The validator runs inside the call stack of the write but outside the database transaction.In append mode the validator's exists and readFile calls happen on the routed MountableFs and are not enclosed in the same Postgres transaction as the eventual append. A concurrent writer could change the file between the read and the append, leaving the validation snapshot stale. Each chat has one running agent in practice, so concurrent writers on the fragments file are unlikely, but the gap is not enforced by code. That is the right place for it. A schema-level constraint cannot reject malformed JSONL inside a BYTEA payload, and a separate validation service would have to re-read the file the agent just wrote. Hooking the hot path catches the bad input where it originated, with one synchronous check.

Concurrent Writers, Symlink Escapes, and the 10 MiB Read Wall

Three failure windows are worth naming honestly.

Concurrent writes to the same path. PostgresFs.writeFile does an UPSERT on fs_entries followed by a DELETE FROM fs_chunks and a chunk re-insert, all inside one transaction. With Postgres' default Read Committed isolation and no SELECT ... FOR UPDATE on the entry row, two writers racing on the same path can interleave at the row-lock level. A reader executing between one writer's chunk delete and its re-insert can see an fs_entries.size that does not match the byte total of the visible chunks. The transaction guarantees self-consistency for a single connection. It does not buy strict serializability across writers.

The 10 MiB read wall. readFile and readFileBuffer always materialise the entire file in memory by concatenating chunks back into a single Uint8Array. The upload route caps inputs at 10 MiB, but the read path does not stream. A future feature that loads a large artifact — a recorded chat transcript, a generated dataset export — will pin Node memory for the duration of the read. The chunk schema would support a streaming reader; nothing currently uses one.

What This Design Does Not Buy You

The simplification is not free, and a few of the trade-offs are worth naming so a future maintainer is not surprised.

JSONL validation is hard-coded to one path. The hook in AgentChatFs.writeFile fires only when the normalised path equals /.agent/fragments.jsonl. Other JSONL files in the tree — datasets, exports, chat transcripts — are not validated by this layer. Adding validation for a second file requires editing AgentChatFs directly; there is no extensible registry.

No per-tenant quota. The upload route caps a single upload at 10 MiB, but nothing checks the cumulative size of /.user/... or /agents/${agentId}/.... A long-lived agent that writes prolifically to its shared subtree can grow without bound. The artifact UI auto-renames on collision; it does not push back on total volume.

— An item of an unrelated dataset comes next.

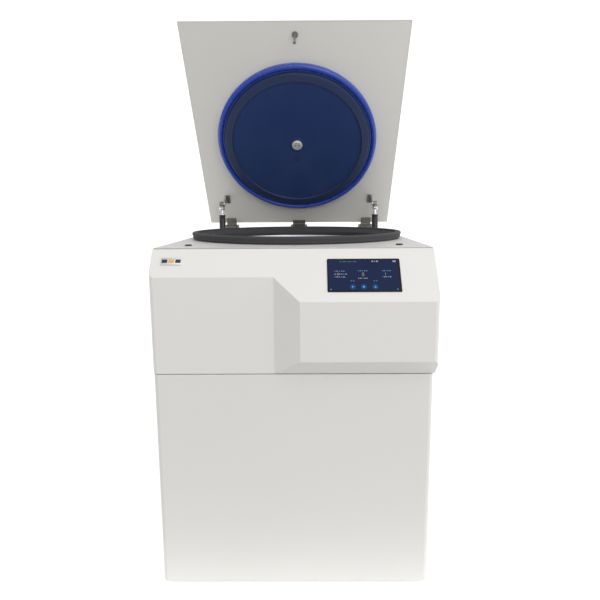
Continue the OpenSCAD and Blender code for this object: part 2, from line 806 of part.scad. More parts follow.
// Wedge-fronted prism: its front face leans back like the control slope.
module lid_prism(inset, low, high) {
    front = -lid_l + inset / cos(slope_lean);
    translate([-half_w + inset, 0, 0]) rotate([90, 0, 90]) linear_extrude(body_w - 2 * inset)
        polygon([[front + low * slope_run, low], [-inset, low], [-inset, high],
                 [front + high * slope_run, high]]);
}

module lid_shell() {
    color("white") on_lid() difference() {
        lid_prism(0, 0, lid_t);
        lid_prism(shell_t, -cut, lid_t - shell_t);
    }
}

module lid_liner() {
    color("ghostwhite") on_lid() lid_prism(shell_t + 0.2, 0, liner_t);
}

module lid_foam() {
    color("khaki") on_lid() lid_prism(shell_t + 2, liner_t + 0.2, lid_t - shell_t - 0.2);
}

// Blue plug: rounded outer rim, sloped band rising inwards, and a shallow recessed disc.
module lid_plug() {
    rim = 8;
    band = 202;
    h = plug_rim_h;
    color("royalblue") on_lid() translate([0, -plug_along, -0.1]) rotate([180, 0, 0])
        rotate_extrude($fn = 180)
            polygon(concat([[0, 0], [plug_r - 1, 0]],
                           arc([plug_r - rim, h - rim], rim, 0, 180, 12),
                           [[plug_r - 2 * rim - 3, h - 8], [plug_r - 2 * rim - 8, h + 3],
                            [band, h + 6], [band - 2, h + 6],
                            [band - 3, h + 1], [0, h + 1]]));
}

module plug_screw() {
    color("silver") on_lid() translate([0, -plug_along, -plug_rim_h - 4.6]) difference() {
        union() {
            cylinder(r = 16, h = 3.4);
            translate([0, 0, -1.5]) cylinder(r = 13, h = 2);
        }
        for (x = [-6, 6]) translate([x, 0, -2]) cylinder(r = 2, h = 4, $fn = 24);
    }
}

module lid_striker() {
    color("silver") on_lid() translate([0, -striker_along, -striker_l]) {
        cylinder(r = 2.5, h = striker_l - 0.1, $fn = 32);
        cylinder(r = 4.2, h = 6, $fn = 32);
        translate([0, 0, striker_l - 4.1]) cylinder(r = 8.5, h = 4);
    }
}

module strut_brackets() {
    color("silver") on_lid() for (side = [-1, 1]) mirror([side < 0 ? 1 : 0, 0, 0]) {
        inner = strut_x - eye_w / 2 - 4.5;
        box([inner - 14, inner + 4], [-stud_along - 16, -stud_along + 16], [-3, -0.1]);
        box([inner, inner + 4], [-stud_along - 8, -stud_along + 8], [-stud_drop, -2]);
        translate([inner, -stud_along, -stud_drop]) rotate([0, 90, 0]) {
            cylinder(r = 8, h = 4);
            cylinder(r = stud_r, h = eye_w + 8);
            translate([0, 0, eye_w + 6]) cylinder(r = stud_r + 2, h = 2);
        }
    }
}

// Cylinder of a gas strut: eye and neck at the stud, and a bored tube below them.
module strut_tube(side) {
    color([0.08, 0.08, 0.08]) on_strut(side) difference() {
        union() {
            translate([-eye_w / 2, 0, 0]) rotate([0, 90, 0]) cylinder(r = eye_r, h = eye_w);
            translate([0, 0, -neck_l - 1]) cylinder(r = 5, h = neck_l - eye_r + 3);
            translate([0, 0, -neck_l - tube_l]) cylinder(r = tube_r, h = tube_l);
        }
        translate([-eye_w, 0, 0]) rotate([0, 90, 0]) cylinder(r = stud_r + running, h = 2 * eye_w);
        translate([0, 0, -neck_l - tube_l + strut_cap])
            cylinder(r = tube_r - 1.5, h = tube_l - 2 * strut_cap);
        translate([0, 0, -neck_l - tube_l - cut]) cylinder(r = rod_r + running, h = strut_cap + 2 * cut);
    }
}

// Rod of a gas strut: piston in the tube, rod, and the loose eye round the anchor pin.
module strut_rod(side) {
    piston_z = -neck_l - tube_l + strut_cap + 2;
    eye_out = anchor_eye_r + 4;
    color("silver") on_strut(side) difference() {
        union() {
            translate([0, 0, piston_z]) cylinder(r = tube_r - 1.7, h = 8);
            translate([0, 0, -strut_l + eye_out - 2])
                cylinder(r = rod_r, h = strut_l + piston_z - eye_out + 3);
            translate([-eye_w / 2, 0, -strut_l]) rotate([0, 90, 0]) cylinder(r = eye_out, h = eye_w);
        }
        translate([-eye_w, 0, -strut_l]) rotate([0, 90, 0])
            cylinder(r = anchor_eye_r, h = 2 * eye_w);
    }
}

module strut_tube_left() { strut_tube(-1); }
module strut_tube_right() { strut_tube(1); }
module strut_rod_left() { strut_rod(-1); }
module strut_rod_right() { strut_rod(1); }

module strut_anchors() {
    to_post = post_rear - anchor_y - 0.1;
    color("gray") for (side = [-1, 1]) mirror([side < 0 ? 1 : 0, 0, 0])
        translate([0, anchor_y, anchor_z]) {
            translate([strut_x - eye_w, 0, 0]) rotate([0, 90, 0]) cylinder(r = anchor_pin_r, h = 40);
            box([strut_x + 26, strut_x + 30], [-12, to_post], [-20, 20]);
            box([post_x, post_x + post], [to_post - 4, to_post], [-20, 20]);
        }
}

module levelling_feet() {
    color([0.2, 0.2, 0.2]) for (x = [-270, 270], y = [-335, 380]) translate([x, y, 0]) {
        cylinder(r = 24, h = 6);
        translate([0, 0, 6]) cylinder(r = 16, h = 4);
        cylinder(r = 6, h = base_z);
        translate([0, 0, 14]) cylinder(r = 10, h = 5, $fn = 6);
    }
}

module panel_screws() {
    color("silver") for (x = [-290, 0, 290], z = [40, 480, 780]) translate([x, rear_y, z])
        rotate([-90, 0, 0]) difference() {
            cylinder(r = 5, h = 2, $fn = 32);
            translate([0, 0, 0.8]) cylinder(r = 2.3, h = 3, $fn = 6);
        }
}

base_frame();
upright_frame();
left_side_panel();
right_side_panel();
rear_panel();
fan_grille();
lower_front_panel();
upper_front_cover();
top_deck();
deck_gasket();
deck_plugs();
touch_screen();
display_module();
badge_plate();
chamber_bowl();
shaft_seal();
evaporator_coil();
guard_ring();
chamber_insulation();
motor_housing();
shaft_bearings();
motor_plate();
vibration_mounts();
compressor();
condenser();
fan_shroud();
fan_motor();
refrigerant_pipes();
drive_electronics();
power_inlet();
switch_bezel();
lock_housing();
hinge_brackets();
hinge_pins();
strut_anchors();
levelling_feet();
panel_screws();
lid_shell();
lid_liner();
lid_foam();
lid_plug();
plug_screw();
lid_striker();
strut_brackets();
hinge_arms();
strut_tube_left();
strut_tube_right();
strut_rod_left();
strut_rod_right();
rotor_yoke();
drive_shaft();
rotor_nut();
bucket_1();
bucket_2();
bucket_3();
bucket_4();
condenser_fan();
power_rocker();
lock_pawl();
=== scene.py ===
"""Looks of a floor-standing refrigerated laboratory centrifuge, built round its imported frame.

Every length is in metres and every piece stands in the frame's own coordinates: +Z up, -Y to the
front, +X to the right, with the origin on the floor under the middle of the machine.
"""

from __future__ import annotations

import json
import logging
import math
from dataclasses import dataclass
from enum import Enum

import bmesh
import bpy
import numpy as np
from mathutils import Matrix, Vector


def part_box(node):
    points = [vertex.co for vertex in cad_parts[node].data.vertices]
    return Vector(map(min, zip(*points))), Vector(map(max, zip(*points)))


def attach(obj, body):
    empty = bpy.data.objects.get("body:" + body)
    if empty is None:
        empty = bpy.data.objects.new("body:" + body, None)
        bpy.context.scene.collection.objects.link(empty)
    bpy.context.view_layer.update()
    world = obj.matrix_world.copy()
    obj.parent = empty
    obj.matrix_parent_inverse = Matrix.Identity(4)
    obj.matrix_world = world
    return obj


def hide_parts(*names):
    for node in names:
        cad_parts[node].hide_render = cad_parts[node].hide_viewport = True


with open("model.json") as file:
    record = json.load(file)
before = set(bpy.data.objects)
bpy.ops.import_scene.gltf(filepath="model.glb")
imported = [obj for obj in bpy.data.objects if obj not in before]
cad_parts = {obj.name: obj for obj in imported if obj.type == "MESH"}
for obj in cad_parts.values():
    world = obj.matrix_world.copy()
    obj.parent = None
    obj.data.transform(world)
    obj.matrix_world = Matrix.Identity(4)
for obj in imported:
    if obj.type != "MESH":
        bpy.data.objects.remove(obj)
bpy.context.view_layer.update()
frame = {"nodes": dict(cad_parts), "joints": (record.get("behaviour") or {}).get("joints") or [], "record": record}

LOG = logging.getLogger("centrifuge")
MM = 0.001
SLOT_OF = {part["node"]: part["material_slot"] for part in frame["record"]["subparts"]}
BODY_OF = {
    node: body
    for body, nodes in frame["record"]["behaviour"]["bodies"].items()
    for node in nodes
}
JOINTS = {joint["name"]: joint for joint in frame["joints"]}

# Points of a new piece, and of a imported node, that lie nearer than this are one point.
MERGE = 1e-6
NODE_MERGE = 2e-6
# Edges and faces smaller than this are taken out.
SLIVER = 1e-7
# Pieces that the quarter circle of a rectangle's corner is cut into.
CORNER_STEPS = 6
# How far the middle of a small round lies inside each of its two faces, as a share of its radius.
ROUND_MIDDLE = 0.3
# How much finer noises count in a noise, and the two values that most of a noise lies between.
NOISE_ROUGHNESS = 0.55
NOISE_MIDST = (0.3, 0.7)
# Degrees that the cover's slope and the lid's front face lean back from upright.
SLOPE_LEAN = 37.7

Vec = tuple[float, float, float]
Pair = tuple[float, float]
Colour = tuple[float, float, float]
Faces = np.ndarray | list[list[int]]
Socket = bpy.types.NodeSocket


class Axis(Enum):
    """A direction of the frame, as the number of its coordinate."""

    X = 0
    Y = 1
    Z = 2


class Side(Enum):
    """A side of the machine, as the sign of its X."""

    LEFT = -1
    RIGHT = 1

    @property
    def word(self) -> str:
        """The side as the names of pieces and nodes have it."""
        return self.name.lower()


# ---------------------------------------------------------------------------
# Surfaces
# ---------------------------------------------------------------------------


@dataclass(frozen=True)
class Place:
    """A working frame: an origin, and the directions that its own X, Y and Z take."""

    origin: Vec = (0.0, 0.0, 0.0)
    x: Vec = (1.0, 0.0, 0.0)
    y: Vec = (0.0, 1.0, 0.0)
    z: Vec = (0.0, 0.0, 1.0)

    def put(self, local: np.ndarray) -> np.ndarray:
        """Origin plus each local coordinate times its direction."""
        return np.asarray(self.origin) + np.asarray(local, float) @ np.array([self.x, self.y, self.z])

    def moved(self, x: float = 0.0, y: float = 0.0, z: float = 0.0) -> Place:
        """The same directions, from a point that is given in this frame's own coordinates."""
        return Place(tuple(self.put(np.array([x, y, z]))), self.x, self.y, self.z)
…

No background reaper for orphan rows. The cascade on fs_chunks keeps payload consistent with entries. There is no equivalent for "directory rows whose subtree has been deleted by an ad-hoc SQL statement" — and there cannot be, because the schema does not model parents. readdir is a prefix query, so an orphaned directory row simply stops appearing in listings; the inconsistency is silent.

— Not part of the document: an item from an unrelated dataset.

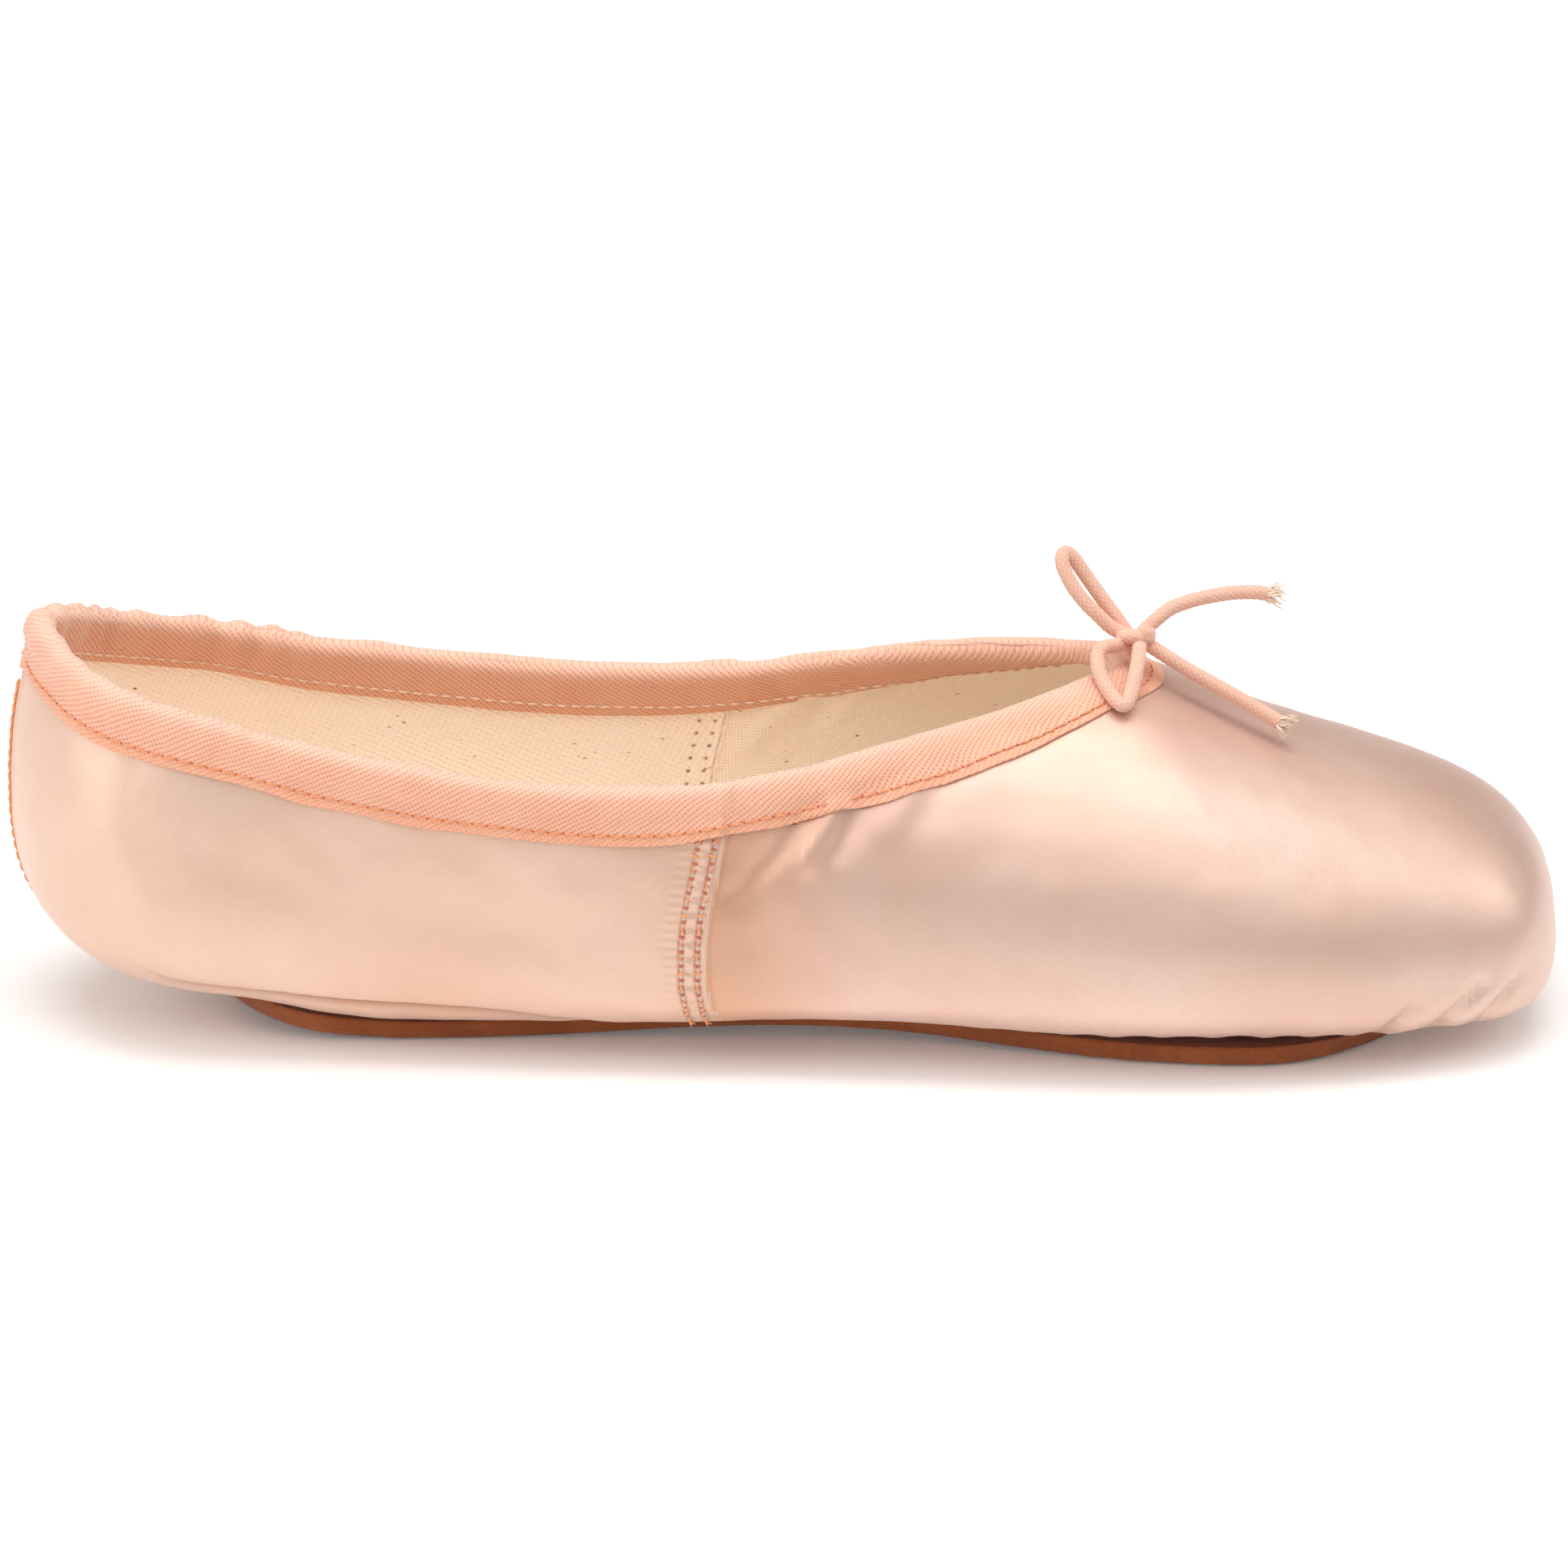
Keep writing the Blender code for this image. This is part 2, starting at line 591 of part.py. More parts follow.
def build_outsole(shade):
    """Flat below, and dished above so that the upper sits in it."""
    rings = []
    marks = HEEL_REST + BALL_REST
    shares = np.linspace(-1, 1, 9)
    for x in plate_stations(SOLE_BACK, SOLE_FRONT, SOLE_BACK_ROUND, SOLE_FRONT_ROUND, marks, 0.008):
        back = np.clip((SOLE_BACK + SOLE_BACK_ROUND - x) / SOLE_BACK_ROUND, 0.0, 1.0)
        front = np.clip((x - SOLE_FRONT + SOLE_FRONT_ROUND) / SOLE_FRONT_ROUND, 0.0, 1.0)
        half = float(sole_width_at(x) * np.sqrt(1 - back**2) * np.sqrt(1 - front**2))
        bottom = float(sole_lift(x))
        ring = [(SOLE_CHAMFER - half, bottom), (half - SOLE_CHAMFER, bottom), (half, bottom + SOLE_CHAMFER)]
        for share in shares[::-1]:
            under, rise = bed_rise(x, share * half)
            rise = SOLE_DISH * math.tanh(float(rise) / SOLE_DISH)
            ring.append((share * half, float(under) - SOLE_SEAT + rise))
        ring.append((-half, bottom + SOLE_CHAMFER))
        rings.append([(x - LENGTH / 2, y, z) for y, z in ring])
    return loft("outsole", rings, shade)


def build_insole(shade):
    """A thin plate that lies in the upper's floor, parallel to it."""
    rings = []
    back_round = HEEL_AXIS - INSOLE_BACK
    for x in plate_stations(INSOLE_BACK, INSOLE_FRONT, back_round, INSOLE_FRONT_ROUND, (), 0.009):
        back = min(max((HEEL_AXIS - x) / back_round, 0.0), 1.0)
        front = min(max((x - INSOLE_FRONT + INSOLE_FRONT_ROUND) / INSOLE_FRONT_ROUND, 0.0), 1.0)
        width = INSOLE_SHARE * float(width_at(LENGTH - max(x, HEEL_AXIS)))
        half = width * math.sqrt(1 - back**2) * math.sqrt(1 - front**2)
        low, high = [], []
        for y in np.linspace(-half, half, 9):
            heights = [sum(bed_rise(x + dx, y + dy)) for dx, dy in ((0, GAP), (0, -GAP), (GAP, 0), (-GAP, 0))]
            slope = math.hypot(heights[0] - heights[1], heights[2] - heights[3]) / (2 * GAP)
            clear = (float(wall_at(x)) + GAP * 1.5) * math.sqrt(1 + slope**2)
            z = float(sum(bed_rise(x, y))) + clear
            low.append((x - LENGTH / 2, y, z))
            high.append((x - LENGTH / 2, y, z + INSOLE_THICKNESS))
        rings.append(low + high[::-1])
    return loft("insole", rings, shade)


def build_knot(shade):
    work = bmesh.new()
    bmesh.ops.create_uvsphere(work, u_segments=14, v_segments=9, radius=0.5)
    spot = (KNOT_SPOT.forward - LENGTH / 2, KNOT_SPOT.left, KNOT_SPOT.up)
    points = [
        (v.co.x * KNOT_LENGTH + spot[0], v.co.y * KNOT_WIDTH + spot[1], v.co.z * KNOT_HEIGHT + spot[2])
        for v in work.verts
    ]
    faces = [[v.index for v in face.verts] for face in work.faces]
    work.free()
    return add("drawstring_knot", points, faces, shade, sharp=80)


def build_cord(name, spots, shade):
    curve = bpy.data.curves.new(name, "CURVE")
    curve.dimensions = "3D"
    curve.bevel_depth = CORD_DIAMETER / 2
    curve.bevel_resolution = 2
    curve.use_fill_caps = True
    line = curve.splines.new("POLY")
    line.points.add(len(spots) - 1)
    for point, spot in zip(line.points, spots):
        point.co = (
            KNOT_SPOT.forward - LENGTH / 2 + spot.forward * CORD_DIAMETER,
            KNOT_SPOT.left + spot.left * CORD_DIAMETER,
            KNOT_SPOT.up + spot.up * CORD_DIAMETER,
            1.0,
        )
    curve.materials.append(shade)
    made = bpy.data.objects.new(name, curve)
    bpy.context.scene.collection.objects.link(made)
    line.use_smooth = True
    return made


def main():
    for old in list(bpy.data.objects):
        bpy.data.objects.remove(old, do_unlink=True)
    grid, proud = base_grid()
    normals = grid_normals(grid)
    build_upper(grid, normals, proud, material("satin", (0.86, 0.62, 0.50), 0.35))
    build_binding(grid, normals, proud, material("twill", (0.88, 0.47, 0.33), 0.75))
    build_outsole(material("suede", (0.42, 0.17, 0.07), 0.95))
    build_insole(material("sock", (0.80, 0.68, 0.50), 0.9))
    braid = material("braid", (0.90, 0.66, 0.55), 0.8)
    build_knot(braid)
    build_cord("drawstring_loop_far", LOOP_FAR, braid)
    build_cord("drawstring_loop_near", LOOP_NEAR, braid)
    build_cord("drawstring_end_high", END_HIGH, braid)
    build_cord("drawstring_end_low", END_LOW, braid)


main()
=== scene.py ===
"""Looks of a pointe shoe: satin over a hollow box, twill binding, cotton lining, suede sole and the
bow of its drawstring, on a pale floor in soft studio light."""

import math
import random

import bmesh
import bpy
import numpy as np
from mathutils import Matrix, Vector, noise
from mathutils.bvhtree import BVHTree


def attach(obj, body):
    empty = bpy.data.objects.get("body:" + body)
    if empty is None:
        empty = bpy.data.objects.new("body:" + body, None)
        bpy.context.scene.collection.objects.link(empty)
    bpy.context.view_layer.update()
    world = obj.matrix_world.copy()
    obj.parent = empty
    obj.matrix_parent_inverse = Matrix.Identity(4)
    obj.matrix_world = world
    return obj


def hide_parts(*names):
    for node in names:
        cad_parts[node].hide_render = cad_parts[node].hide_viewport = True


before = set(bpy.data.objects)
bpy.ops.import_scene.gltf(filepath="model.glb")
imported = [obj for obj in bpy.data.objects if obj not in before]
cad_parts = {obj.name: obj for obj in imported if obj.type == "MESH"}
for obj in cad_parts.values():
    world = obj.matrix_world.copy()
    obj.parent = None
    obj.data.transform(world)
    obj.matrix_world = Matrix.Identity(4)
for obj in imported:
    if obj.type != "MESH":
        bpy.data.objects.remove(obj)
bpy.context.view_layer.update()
MM = 0.001
HEEL_X = -0.115
HEEL_AXIS_X = -0.085
HEEL_RADIUS = 0.0275


def shoe(from_heel, left, up):
    """A place given in millimetres from the heel, to the left and up."""
    return Vector((HEEL_X + from_heel * MM, left * MM, up * MM))


# Camera
AIM = Vector((0.0, 0.0, 0.0338))
ELEVATION = math.radians(20)
DISTANCE = 1.10
camera_data = bpy.data.cameras.new("camera")
camera_data.lens = 170
camera_data.sensor_width = 36
camera = bpy.data.objects.new("camera", camera_data)
bpy.context.scene.collection.objects.link(camera)
camera.location = AIM + DISTANCE * Vector((0, -math.cos(ELEVATION), math.sin(ELEVATION)))
camera.rotation_euler = (math.pi / 2 - ELEVATION, 0, 0)
bpy.context.scene.camera = camera


# Materials
class Amount:
    """A number that changes over a surface, with ordinary arithmetic."""

    def __init__(self, finish, socket):
        self.finish = finish
        self.socket = socket

    def maths(self, operation, *others):
        return self.finish.node("ShaderNodeMath", {"operation": operation}, *others)

    def __add__(self, other):
        return self.maths("ADD", self, other)

    def __radd__(self, other):
        return self.maths("ADD", other, self)

    def __sub__(self, other):
        return self.maths("SUBTRACT", self, other)

    def __rsub__(self, other):
        return self.maths("SUBTRACT", other, self)

    def __mul__(self, other):
        return self.maths("MULTIPLY", self, other)

    def __truediv__(self, other):
        return self.maths("DIVIDE", self, other)

    def sine(self):
        return self.maths("SINE", self)

    def size(self):
        return self.maths("ABSOLUTE", self)

    def clamped(self):
        return self.finish.node("ShaderNodeClamp", {}, self, 0.0, 1.0)

    def near(self, middle, reach):
        """1 at the middle, falling softly to 0 past the reach."""
        share = (self - middle) / reach
        return self.maths("EXPONENT", share * share * -1.0)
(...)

MEMORY.md is materialised on read if missing. A read of /.user/memory/MEMORY.md on a fresh user-agent pair returns an instructional placeholder string instead of throwing ENOENT. The behaviour is intentional — the agent's memory tooling expects the file to "exist" — but tools that distinguish "no file" from "file with content" need to be aware that this one path lies.

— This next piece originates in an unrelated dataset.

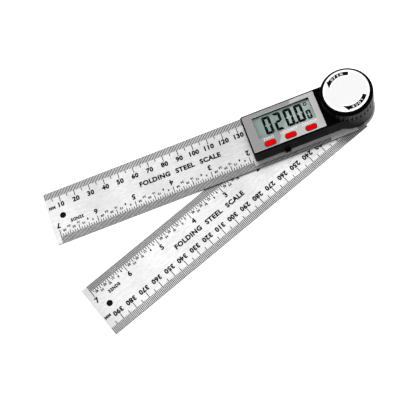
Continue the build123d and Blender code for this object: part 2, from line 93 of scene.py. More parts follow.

No integration tests for the composite stack inside the repo. The vendored PostgresFs is presumed to have its own coverage upstream; the specific composition of MountableFs mounts, ScopedFs wrappers, and the JSONL hook does not. The stack is exercised end-to-end by manual playground runs and by the agent itself; nothing pins the contracts in CI.

The design buys a lot. One Postgres schema with two tables holds every agent artifact in the system. Tenant isolation is three lines of string concatenation. A bad onboarding fragment never reaches the database. The cost is the list above — and the honest answer is that for the workloads this system runs today, the cost is the cheaper side of the trade.